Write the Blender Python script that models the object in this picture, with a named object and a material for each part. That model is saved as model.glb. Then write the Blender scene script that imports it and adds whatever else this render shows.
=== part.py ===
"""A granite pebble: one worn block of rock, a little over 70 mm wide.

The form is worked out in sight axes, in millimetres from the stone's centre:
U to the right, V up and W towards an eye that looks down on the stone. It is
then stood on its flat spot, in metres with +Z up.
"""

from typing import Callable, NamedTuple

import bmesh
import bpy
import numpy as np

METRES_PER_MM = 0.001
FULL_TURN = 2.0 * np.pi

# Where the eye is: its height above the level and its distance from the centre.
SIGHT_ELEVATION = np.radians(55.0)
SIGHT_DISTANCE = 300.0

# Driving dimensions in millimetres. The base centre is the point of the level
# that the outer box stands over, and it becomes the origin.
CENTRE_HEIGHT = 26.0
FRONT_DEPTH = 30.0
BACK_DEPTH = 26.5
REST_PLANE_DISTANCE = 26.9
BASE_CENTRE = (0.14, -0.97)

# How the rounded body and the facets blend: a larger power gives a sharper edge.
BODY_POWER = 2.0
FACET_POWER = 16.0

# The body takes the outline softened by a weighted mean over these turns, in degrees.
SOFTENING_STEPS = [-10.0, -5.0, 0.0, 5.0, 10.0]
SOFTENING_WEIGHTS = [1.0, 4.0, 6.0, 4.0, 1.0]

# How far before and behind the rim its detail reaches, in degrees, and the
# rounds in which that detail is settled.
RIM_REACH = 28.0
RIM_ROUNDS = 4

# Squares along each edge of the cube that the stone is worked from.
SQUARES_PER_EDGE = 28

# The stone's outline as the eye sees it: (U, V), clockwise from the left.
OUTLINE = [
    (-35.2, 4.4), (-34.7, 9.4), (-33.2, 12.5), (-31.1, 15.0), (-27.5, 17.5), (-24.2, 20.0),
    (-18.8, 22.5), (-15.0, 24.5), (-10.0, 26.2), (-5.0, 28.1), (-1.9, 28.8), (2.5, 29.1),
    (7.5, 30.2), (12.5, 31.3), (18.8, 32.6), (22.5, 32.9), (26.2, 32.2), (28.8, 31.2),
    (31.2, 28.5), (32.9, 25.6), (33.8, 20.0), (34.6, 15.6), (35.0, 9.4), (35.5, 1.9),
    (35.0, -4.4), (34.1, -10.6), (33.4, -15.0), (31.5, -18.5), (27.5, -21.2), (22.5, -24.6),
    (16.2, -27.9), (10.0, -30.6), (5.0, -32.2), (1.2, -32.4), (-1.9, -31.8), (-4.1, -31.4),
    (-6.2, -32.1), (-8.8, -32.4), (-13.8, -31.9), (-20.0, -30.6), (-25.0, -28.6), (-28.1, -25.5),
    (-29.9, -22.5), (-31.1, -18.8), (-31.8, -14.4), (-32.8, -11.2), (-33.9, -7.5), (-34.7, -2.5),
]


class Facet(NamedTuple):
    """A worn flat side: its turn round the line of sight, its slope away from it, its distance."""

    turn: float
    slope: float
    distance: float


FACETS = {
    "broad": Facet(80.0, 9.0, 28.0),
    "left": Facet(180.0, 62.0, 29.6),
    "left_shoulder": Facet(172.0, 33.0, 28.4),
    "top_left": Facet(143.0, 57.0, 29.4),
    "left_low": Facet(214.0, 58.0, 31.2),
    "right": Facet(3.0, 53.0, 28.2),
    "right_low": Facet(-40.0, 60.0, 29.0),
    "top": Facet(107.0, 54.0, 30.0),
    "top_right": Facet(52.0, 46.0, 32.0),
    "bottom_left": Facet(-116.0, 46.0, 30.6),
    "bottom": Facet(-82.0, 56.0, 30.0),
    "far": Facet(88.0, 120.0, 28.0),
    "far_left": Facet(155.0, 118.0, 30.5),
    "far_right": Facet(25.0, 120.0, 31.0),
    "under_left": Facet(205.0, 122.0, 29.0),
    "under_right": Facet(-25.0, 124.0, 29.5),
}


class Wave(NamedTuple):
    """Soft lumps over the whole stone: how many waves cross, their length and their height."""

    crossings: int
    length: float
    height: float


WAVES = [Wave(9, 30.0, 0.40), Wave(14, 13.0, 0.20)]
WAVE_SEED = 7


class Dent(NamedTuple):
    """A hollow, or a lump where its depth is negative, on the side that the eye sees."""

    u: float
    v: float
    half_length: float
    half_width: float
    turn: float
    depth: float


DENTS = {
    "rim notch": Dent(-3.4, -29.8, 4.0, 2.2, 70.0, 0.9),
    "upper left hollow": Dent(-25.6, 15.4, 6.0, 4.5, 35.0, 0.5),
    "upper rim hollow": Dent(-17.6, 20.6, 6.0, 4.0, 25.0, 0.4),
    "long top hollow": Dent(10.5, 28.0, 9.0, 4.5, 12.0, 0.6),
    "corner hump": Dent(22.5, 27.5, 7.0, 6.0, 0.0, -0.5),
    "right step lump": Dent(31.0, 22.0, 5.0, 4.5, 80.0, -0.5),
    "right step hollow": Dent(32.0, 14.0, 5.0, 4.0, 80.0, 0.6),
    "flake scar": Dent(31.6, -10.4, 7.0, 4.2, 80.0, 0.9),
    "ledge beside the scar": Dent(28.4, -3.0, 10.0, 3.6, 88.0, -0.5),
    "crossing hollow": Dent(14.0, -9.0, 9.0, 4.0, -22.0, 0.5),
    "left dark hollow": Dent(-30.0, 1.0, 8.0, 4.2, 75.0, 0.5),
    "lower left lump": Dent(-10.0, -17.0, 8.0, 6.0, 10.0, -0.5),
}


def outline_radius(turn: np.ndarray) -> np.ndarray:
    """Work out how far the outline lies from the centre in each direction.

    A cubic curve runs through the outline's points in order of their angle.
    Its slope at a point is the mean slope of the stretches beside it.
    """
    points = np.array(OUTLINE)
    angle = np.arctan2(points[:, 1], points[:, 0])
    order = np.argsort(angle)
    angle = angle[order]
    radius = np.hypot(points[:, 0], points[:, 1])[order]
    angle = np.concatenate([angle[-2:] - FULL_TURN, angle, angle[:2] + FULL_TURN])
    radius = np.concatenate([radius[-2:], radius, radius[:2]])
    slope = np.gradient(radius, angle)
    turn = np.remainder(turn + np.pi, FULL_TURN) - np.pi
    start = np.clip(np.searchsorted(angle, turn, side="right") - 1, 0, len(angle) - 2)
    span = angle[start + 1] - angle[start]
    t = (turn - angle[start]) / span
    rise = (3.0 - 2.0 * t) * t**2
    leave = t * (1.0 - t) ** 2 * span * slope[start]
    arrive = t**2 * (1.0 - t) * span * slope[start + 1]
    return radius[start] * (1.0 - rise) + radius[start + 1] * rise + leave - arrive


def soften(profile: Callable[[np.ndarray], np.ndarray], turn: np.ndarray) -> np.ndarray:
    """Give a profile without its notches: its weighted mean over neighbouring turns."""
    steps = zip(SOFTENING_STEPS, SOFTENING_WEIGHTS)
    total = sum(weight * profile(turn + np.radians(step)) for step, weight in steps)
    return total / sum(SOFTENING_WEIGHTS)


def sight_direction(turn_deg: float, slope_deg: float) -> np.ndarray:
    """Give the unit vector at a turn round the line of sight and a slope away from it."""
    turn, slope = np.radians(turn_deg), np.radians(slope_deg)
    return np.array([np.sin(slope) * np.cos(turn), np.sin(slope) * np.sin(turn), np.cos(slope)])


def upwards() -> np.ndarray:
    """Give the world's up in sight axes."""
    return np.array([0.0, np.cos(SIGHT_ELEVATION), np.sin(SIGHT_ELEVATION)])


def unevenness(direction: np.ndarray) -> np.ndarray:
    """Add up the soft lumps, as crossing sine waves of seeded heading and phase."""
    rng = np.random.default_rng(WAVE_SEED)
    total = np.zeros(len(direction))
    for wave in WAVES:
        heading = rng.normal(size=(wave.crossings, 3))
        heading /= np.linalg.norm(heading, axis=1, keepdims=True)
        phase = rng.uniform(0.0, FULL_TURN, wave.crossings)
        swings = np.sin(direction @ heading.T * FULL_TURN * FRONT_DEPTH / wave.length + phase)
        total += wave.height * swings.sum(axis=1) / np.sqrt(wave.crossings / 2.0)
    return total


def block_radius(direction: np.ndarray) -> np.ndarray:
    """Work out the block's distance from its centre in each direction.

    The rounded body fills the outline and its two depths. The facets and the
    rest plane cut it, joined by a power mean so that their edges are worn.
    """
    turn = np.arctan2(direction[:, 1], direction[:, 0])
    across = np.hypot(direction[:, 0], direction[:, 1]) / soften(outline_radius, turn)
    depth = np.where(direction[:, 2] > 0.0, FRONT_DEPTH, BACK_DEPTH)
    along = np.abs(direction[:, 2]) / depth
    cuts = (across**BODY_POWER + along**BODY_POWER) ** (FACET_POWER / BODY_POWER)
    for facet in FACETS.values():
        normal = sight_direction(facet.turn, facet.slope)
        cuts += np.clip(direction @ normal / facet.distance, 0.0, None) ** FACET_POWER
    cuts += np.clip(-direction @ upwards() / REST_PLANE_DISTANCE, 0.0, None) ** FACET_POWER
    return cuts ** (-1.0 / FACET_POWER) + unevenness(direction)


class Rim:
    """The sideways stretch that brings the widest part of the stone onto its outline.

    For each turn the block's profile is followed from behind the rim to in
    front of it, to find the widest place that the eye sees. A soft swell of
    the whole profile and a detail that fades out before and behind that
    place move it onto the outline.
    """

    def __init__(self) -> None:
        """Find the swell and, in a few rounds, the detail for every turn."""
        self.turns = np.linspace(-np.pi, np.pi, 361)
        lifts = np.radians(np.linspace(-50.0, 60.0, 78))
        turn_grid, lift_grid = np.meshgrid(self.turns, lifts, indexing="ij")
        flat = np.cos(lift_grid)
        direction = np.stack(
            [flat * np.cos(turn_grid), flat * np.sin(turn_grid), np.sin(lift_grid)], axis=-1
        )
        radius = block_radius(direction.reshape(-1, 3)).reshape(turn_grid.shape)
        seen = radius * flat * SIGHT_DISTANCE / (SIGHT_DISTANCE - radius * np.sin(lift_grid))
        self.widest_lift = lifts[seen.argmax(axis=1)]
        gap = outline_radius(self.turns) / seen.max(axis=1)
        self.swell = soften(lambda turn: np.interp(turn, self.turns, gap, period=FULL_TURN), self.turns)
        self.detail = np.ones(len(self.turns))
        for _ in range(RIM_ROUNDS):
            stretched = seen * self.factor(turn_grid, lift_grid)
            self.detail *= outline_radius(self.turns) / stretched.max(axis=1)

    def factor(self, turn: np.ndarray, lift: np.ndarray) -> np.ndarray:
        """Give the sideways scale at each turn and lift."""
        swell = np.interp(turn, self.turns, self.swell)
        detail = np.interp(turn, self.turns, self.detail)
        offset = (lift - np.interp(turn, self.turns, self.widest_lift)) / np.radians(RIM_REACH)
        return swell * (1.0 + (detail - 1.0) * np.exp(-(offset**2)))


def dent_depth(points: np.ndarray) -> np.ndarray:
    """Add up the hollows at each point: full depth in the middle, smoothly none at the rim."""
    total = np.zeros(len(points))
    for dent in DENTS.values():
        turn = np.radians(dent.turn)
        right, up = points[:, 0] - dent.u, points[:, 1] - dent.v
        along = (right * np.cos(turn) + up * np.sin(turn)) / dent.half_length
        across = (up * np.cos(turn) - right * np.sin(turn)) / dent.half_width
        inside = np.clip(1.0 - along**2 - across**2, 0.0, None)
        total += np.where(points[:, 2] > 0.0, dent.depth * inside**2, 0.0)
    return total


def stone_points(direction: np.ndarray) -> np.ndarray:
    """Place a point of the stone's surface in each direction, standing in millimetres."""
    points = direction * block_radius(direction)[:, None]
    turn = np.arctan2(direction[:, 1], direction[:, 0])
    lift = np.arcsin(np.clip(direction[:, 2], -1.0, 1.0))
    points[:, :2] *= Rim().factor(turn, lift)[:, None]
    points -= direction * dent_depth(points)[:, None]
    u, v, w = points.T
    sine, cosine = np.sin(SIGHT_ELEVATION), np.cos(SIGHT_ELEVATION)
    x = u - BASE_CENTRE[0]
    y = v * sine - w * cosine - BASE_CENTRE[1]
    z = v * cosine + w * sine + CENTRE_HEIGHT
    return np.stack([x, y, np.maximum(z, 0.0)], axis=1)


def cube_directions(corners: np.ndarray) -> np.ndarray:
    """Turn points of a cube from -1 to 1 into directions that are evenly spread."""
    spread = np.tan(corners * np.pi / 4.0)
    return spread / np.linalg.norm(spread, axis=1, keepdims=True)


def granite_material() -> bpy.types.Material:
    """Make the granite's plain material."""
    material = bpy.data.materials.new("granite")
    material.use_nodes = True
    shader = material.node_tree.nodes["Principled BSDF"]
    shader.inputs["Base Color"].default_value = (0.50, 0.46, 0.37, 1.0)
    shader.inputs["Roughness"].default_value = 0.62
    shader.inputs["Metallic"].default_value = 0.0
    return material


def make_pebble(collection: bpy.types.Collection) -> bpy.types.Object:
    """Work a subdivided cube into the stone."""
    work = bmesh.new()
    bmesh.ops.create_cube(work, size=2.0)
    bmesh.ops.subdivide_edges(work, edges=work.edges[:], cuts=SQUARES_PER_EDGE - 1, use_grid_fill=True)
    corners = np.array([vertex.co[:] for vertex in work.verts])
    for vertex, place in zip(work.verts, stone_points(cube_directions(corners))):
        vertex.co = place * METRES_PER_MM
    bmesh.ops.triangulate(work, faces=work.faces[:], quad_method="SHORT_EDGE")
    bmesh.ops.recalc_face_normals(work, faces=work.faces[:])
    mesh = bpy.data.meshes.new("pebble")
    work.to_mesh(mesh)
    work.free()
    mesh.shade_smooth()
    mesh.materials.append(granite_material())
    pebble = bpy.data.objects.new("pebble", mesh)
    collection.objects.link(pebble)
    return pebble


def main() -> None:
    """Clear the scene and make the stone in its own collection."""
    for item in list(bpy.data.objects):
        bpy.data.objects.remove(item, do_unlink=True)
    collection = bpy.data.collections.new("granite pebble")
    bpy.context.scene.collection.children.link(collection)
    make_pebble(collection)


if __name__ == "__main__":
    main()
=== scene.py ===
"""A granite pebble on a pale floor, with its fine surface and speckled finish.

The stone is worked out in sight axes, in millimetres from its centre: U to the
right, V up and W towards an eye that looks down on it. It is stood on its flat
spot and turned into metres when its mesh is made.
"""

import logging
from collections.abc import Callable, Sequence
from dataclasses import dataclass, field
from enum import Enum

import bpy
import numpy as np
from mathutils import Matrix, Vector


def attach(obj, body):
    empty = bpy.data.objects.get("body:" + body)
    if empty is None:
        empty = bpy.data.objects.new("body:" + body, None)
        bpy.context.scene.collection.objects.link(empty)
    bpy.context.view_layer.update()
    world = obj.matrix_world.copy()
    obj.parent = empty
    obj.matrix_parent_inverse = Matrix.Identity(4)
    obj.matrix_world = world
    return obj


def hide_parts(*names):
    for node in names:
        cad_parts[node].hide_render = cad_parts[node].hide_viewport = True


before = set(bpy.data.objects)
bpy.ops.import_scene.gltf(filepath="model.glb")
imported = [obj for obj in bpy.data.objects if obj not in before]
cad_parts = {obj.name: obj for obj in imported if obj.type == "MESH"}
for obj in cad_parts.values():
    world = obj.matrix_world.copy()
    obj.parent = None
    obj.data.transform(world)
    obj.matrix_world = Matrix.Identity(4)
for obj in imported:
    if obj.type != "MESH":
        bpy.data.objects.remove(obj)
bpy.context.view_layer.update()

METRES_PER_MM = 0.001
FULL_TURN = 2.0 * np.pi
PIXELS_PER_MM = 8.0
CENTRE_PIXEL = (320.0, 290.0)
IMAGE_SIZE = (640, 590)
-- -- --
Give back exactly the lines running from the line that contains "def main() ->" through the line that contains "bpy.context.scene.collection.objects.link(empty)", and nothing outside them.

def main() -> None:
    """Clear the scene and make the stone in its own collection."""
    for item in list(bpy.data.objects):
        bpy.data.objects.remove(item, do_unlink=True)
    collection = bpy.data.collections.new("granite pebble")
    bpy.context.scene.collection.children.link(collection)
    make_pebble(collection)


if __name__ == "__main__":
    main()
=== scene.py ===
"""A granite pebble on a pale floor, with its fine surface and speckled finish.

The stone is worked out in sight axes, in millimetres from its centre: U to the
right, V up and W towards an eye that looks down on it. It is stood on its flat
spot and turned into metres when its mesh is made.
"""

import logging
from collections.abc import Callable, Sequence
from dataclasses import dataclass, field
from enum import Enum

import bpy
import numpy as np
from mathutils import Matrix, Vector


def attach(obj, body):
    empty = bpy.data.objects.get("body:" + body)
    if empty is None:
        empty = bpy.data.objects.new("body:" + body, None)
        bpy.context.scene.collection.objects.link(empty)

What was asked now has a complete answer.